## Set task:
Repeat exactly the lines from the start through the line with "mesh, bell_paint, fixed_body)", both ends included.

## Given material:
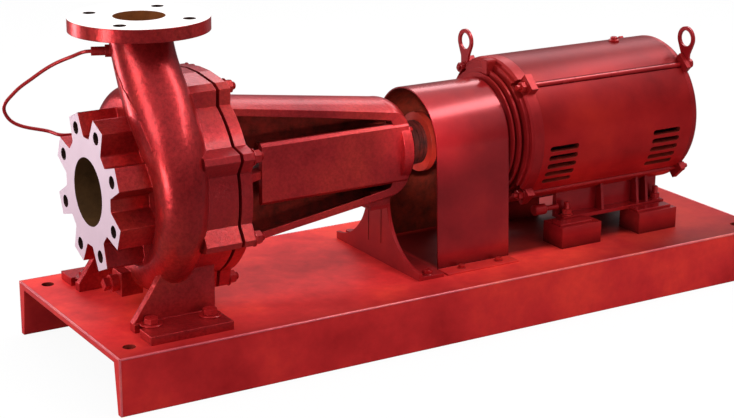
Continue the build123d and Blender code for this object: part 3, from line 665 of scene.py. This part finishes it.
def make_rail_stubs():
    """Round plugs on thin stems at the front ends of the motor foot rails."""
    mesh = bmesh.new()
    for side in (-1, 1):
        place = Matrix.Translation(along(757, side * 60, -130)) @ turn_to((1, 0, 0))
        rings = [
            circle(7.5 * mm, 0),
            circle(9 * mm, 1.5 * mm),
            circle(9 * mm, 22 * mm),
            circle(7.5 * mm, 23.5 * mm),
            circle(4.5 * mm, 24 * mm),
            circle(4.5 * mm, 49 * mm),
        ]
        add_ring_stack(mesh, rings, place)
    finish_piece("rail_stubs", mesh, bell_paint, fixed_body)


def add_ridge(mesh, points, normal, width, height):
    """A low ridge lying on a surface along points, with its foot sunk into the surface."""
    normal = Vector(normal).normalized()
    rings = []
    for k, point in enumerate(points):
        ahead = points[min(k + 1, len(points) - 1)] - points[max(k - 1, 0)]
        side = normal.cross(ahead).normalized() * (width / 2)
        foot = point - normal * (1.5 * mm)
        top = point + normal * height
        rings.append([foot - side, foot + side, top + side * 0.6, top - side * 0.6])
    add_ring_stack(mesh, rings, Matrix.Identity(4))


def make_neck_seam():
    """The ragged casting seam down the suction side of the neck and the smooth bar below it."""
    mesh = bmesh.new()
    random.seed("neck_seam")
    path = [
        (42.7, -12, 182), (42.5, -25.1, 171.9), (41.9, -42.5, 158.0), (42.2, -58.1, 146.8),
        (43.4, -74.9, 135.8), (44.8, -88.0, 125.5),
    ]
    points = []
    for low, high in zip(path, path[1:]):
        for k in range(4):
            t = k / 4
            place = along(*(a + (b - a) * t for a, b in zip(low, high)))
            points.append(place + Vector((0, random.uniform(-1.3, 1.3) * mm, random.uniform(-1.3, 1.3) * mm)))
    add_ridge(mesh, points, (-0.96, -0.16, 0.16), 2.2 * mm, 1.0 * mm)
    bar = [along(44.6, -91.3, 120.5), along(46.1, -106.9, 102.2), along(48.9, -122.3, 82.3)]
    add_ridge(mesh, bar, (-0.92, -0.36, 0.18), 4.6 * mm, 2.0 * mm)
    finish_piece("neck_seam", mesh, cast_paint, fixed_body)


def make_foot_creases():
    """The two press creases down the web of the support foot, dark with painted shade."""
    mesh = bmesh.new()
    for y, top, low in ((24.9, -108, -160), (-13.1, -98, -155)):
        points = [along(491, y, top), along(491, y, (top + low) / 2), along(491, y, low)]
        add_ridge(mesh, points, (-1, 0, 0), 1.6 * mm, 0.7 * mm)
    finish_piece("foot_creases", mesh, recess_shade_paint, fixed_body)


def make_base_edge_highlights():
    """The rounded corners of the channel, along its top edges and round its ends, in a bright paint that is a painted
    highlight.
    """
    mesh = bmesh.new()
    radius = 1.9 * mm
    inset = 1.4 * mm
    low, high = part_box("baseplate")
    for y in (low.y + inset, high.y - inset):
        for z, length in ((high.z - inset, high.x - low.x - 2 * mm),):
            place = Matrix.Translation((low.x + 1 * mm, y, z)) @ turn_to((1, 0, 0))
            add_ring_stack(mesh, [circle(radius, 0, 12), circle(radius, length, 12)], place)
        for x in (low.x + inset, high.x - inset):
            place = Matrix.Translation((x, y, low.z + 1 * mm))
            height = high.z - low.z - 2 * mm
            add_ring_stack(mesh, [circle(radius, 0, 12), circle(radius, height, 12)], place)
    for x in (low.x + inset, high.x - inset):
        place = Matrix.Translation((x, low.y + 1 * mm, high.z - inset)) @ turn_to((0, 1, 0))
        width = high.y - low.y - 2 * mm
        add_ring_stack(mesh, [circle(radius, 0, 12), circle(radius, width, 12)], place)
    finish_piece("base_edge_highlights", mesh, edge_highlight_paint, fixed_body)


make_base_edge_highlights()
make_neck_seam()
make_foot_creases()
make_shims()
make_bell_lug()
make_top_plug()
make_rail_stubs()


# Floor, backdrop and light.
def make_stage():
    material, tree, shader = new_material("floor_white")
    output = tree.nodes["Material Output"]
    shader.inputs["Roughness"].default_value = 0.9
    path = tree.nodes.new("ShaderNodeLightPath")
    tone = ramp(tree, path.outputs["Is Camera Ray"], [(0.0, (0.16,) * 3), (1.0, (0.9,) * 3)])
    tree.links.new(tone, shader.inputs["Base Color"])
    mixed = tree.nodes.new("ShaderNodeMixShader")
    tree.links.new(shader.outputs["BSDF"], mixed.inputs[1])
    glow = tree.nodes.new("ShaderNodeEmission")
    glow.inputs["Strength"].default_value = 1.0
    tree.links.new(glow.outputs["Emission"], mixed.inputs[2])
    share = tree.nodes.new("ShaderNodeMath")
    share.operation = "MULTIPLY"
    share.inputs[1].default_value = 0.93
    tree.links.new(path.outputs["Is Camera Ray"], share.inputs[0])
    tree.links.new(share.outputs["Value"], mixed.inputs[0])
    tree.links.new(mixed.outputs["Shader"], output.inputs["Surface"])
    mesh = bmesh.new()
    bmesh.ops.create_grid(mesh, x_segments=8, y_segments=8, size=6.0)
    data = bpy.data.meshes.new("floor")
    mesh.to_mesh(data)
    mesh.free()
    data.materials.append(material)
    floor = bpy.data.objects.new("floor", data)
    floor.location = (0, 0, cad_low.z - 0.0005)
    bpy.context.scene.collection.objects.link(floor)


def add_lamp(name, place, aim, size, power, mirrored=True):
    data = bpy.data.lights.new(name, "AREA")
    data.shape = "RECTANGLE"
    data.size = size[0]
    data.size_y = size[1]
    data.energy = power
    lamp = bpy.data.objects.new(name, data)
    lamp.location = place
    lamp.visible_glossy = mirrored
    lamp.rotation_mode = "QUATERNION"
    lamp.rotation_quaternion = (Vector(aim) - Vector(place)).to_track_quat("-Z", "Y")
    bpy.context.scene.collection.objects.link(lamp)


def add_spot(name, place, aim, degrees, power):
    data = bpy.data.lights.new(name, "SPOT")
    data.energy = power
    data.spot_size = math.radians(degrees)
    data.spot_blend = 0.7
    data.shadow_soft_size = 0.03
    lamp = bpy.data.objects.new(name, data)
    lamp.location = place
    lamp.rotation_mode = "QUATERNION"
    lamp.rotation_quaternion = (Vector(aim) - Vector(place)).to_track_quat("-Z", "Y")
    bpy.context.scene.collection.objects.link(lamp)


def make_world():
    """White to the camera. To the object it is bright overhead and dark toward the floor."""
    world = bpy.data.worlds.new("studio")
    bpy.context.scene.world = world
    world.use_nodes = True
    tree = world.node_tree
    sky = tree.nodes["Background"]
    sky.inputs["Strength"].default_value = 1.0
    place = tree.nodes.new("ShaderNodeTexCoord")
    parts = tree.nodes.new("ShaderNodeSeparateXYZ")
    tree.links.new(place.outputs["Generated"], parts.inputs[0])
    height = tree.nodes.new("ShaderNodeMapRange")
    height.inputs["From Min"].default_value = -1.0
    tree.links.new(parts.outputs["Z"], height.inputs["Value"])
    glow = ramp(
        tree,
        height.outputs["Result"],
        [(0.0, (0.04,) * 3), (0.5, (0.13,) * 3), (0.62, (0.28,) * 3), (0.85, (1.0,) * 3)],
    )
    tree.links.new(glow, sky.inputs["Color"])
    white = tree.nodes.new("ShaderNodeBackground")
    white.inputs["Color"].default_value = (1, 1, 1, 1)
    white.inputs["Strength"].default_value = 1.0
    path = tree.nodes.new("ShaderNodeLightPath")
    mixed = tree.nodes.new("ShaderNodeMixShader")
    tree.links.new(path.outputs["Is Camera Ray"], mixed.inputs[0])
    tree.links.new(sky.outputs["Background"], mixed.inputs[1])
    tree.links.new(white.outputs["Background"], mixed.inputs[2])
    tree.links.new(mixed.outputs["Shader"], tree.nodes["World Output"].inputs["Surface"])


make_stage()
make_world()
# A long strip overhead draws the bright band along the guard and the motor, a panel behind
# lights their crowns, the key lights all that faces the suction end, a lamp low behind it
# draws the line along the left side of the neck and the flange rim, a small one before the
# coupling lights the inside of the guard, and a low one stands for light off the ground.
add_lamp("strip", (1.2, -0.56, 1.95), (0.2, -0.05, 0.35), (2.6, 0.34), 25)
add_lamp("panel", (1.0, 1.9, 1.7), (0.2, 0, 0.35), (3.0, 0.6), 17)
add_lamp("key", (-2.6, -0.3, 1.5), (-0.3, 0, 0.25), (1.0, 1.2), 24)
add_lamp("front", (-2.1, -0.36, 0.14), (-0.45, 0, 0.26), (0.5, 0.35), 10)
add_lamp("left", (-1.45, 1.35, 0.22), (-0.45, 0, 0.4), (0.4, 0.5), 8)
add_spot("inside", (-0.42, -0.72, 0.54), (0.035, -0.01, 0.285), 11, 52)
add_lamp("low", (0.95, -1.9, 0.06), (0.32, 0, 0.24), (2.0, 0.4), 21, False)

bpy.context.scene.view_settings.view_transform = "Standard"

## Exercise solution:
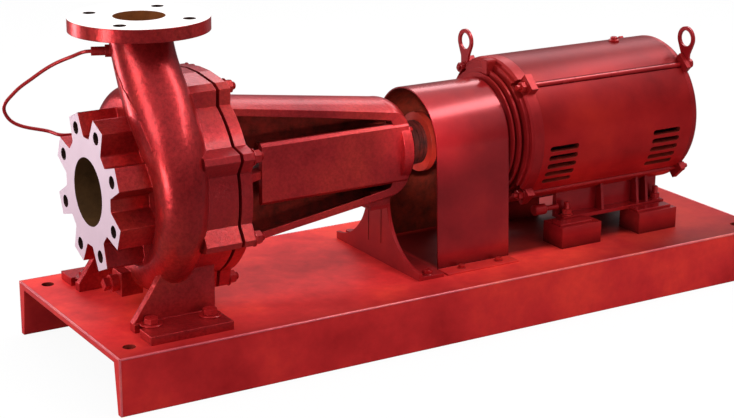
Continue the build123d and Blender code for this object: part 3, from line 665 of scene.py. This part finishes it.
def make_rail_stubs():
    """Round plugs on thin stems at the front ends of the motor foot rails."""
    mesh = bmesh.new()
    for side in (-1, 1):
        place = Matrix.Translation(along(757, side * 60, -130)) @ turn_to((1, 0, 0))
        rings = [
            circle(7.5 * mm, 0),
            circle(9 * mm, 1.5 * mm),
            circle(9 * mm, 22 * mm),
            circle(7.5 * mm, 23.5 * mm),
            circle(4.5 * mm, 24 * mm),
            circle(4.5 * mm, 49 * mm),
        ]
        add_ring_stack(mesh, rings, place)
    finish_piece("rail_stubs", mesh, bell_paint, fixed_body)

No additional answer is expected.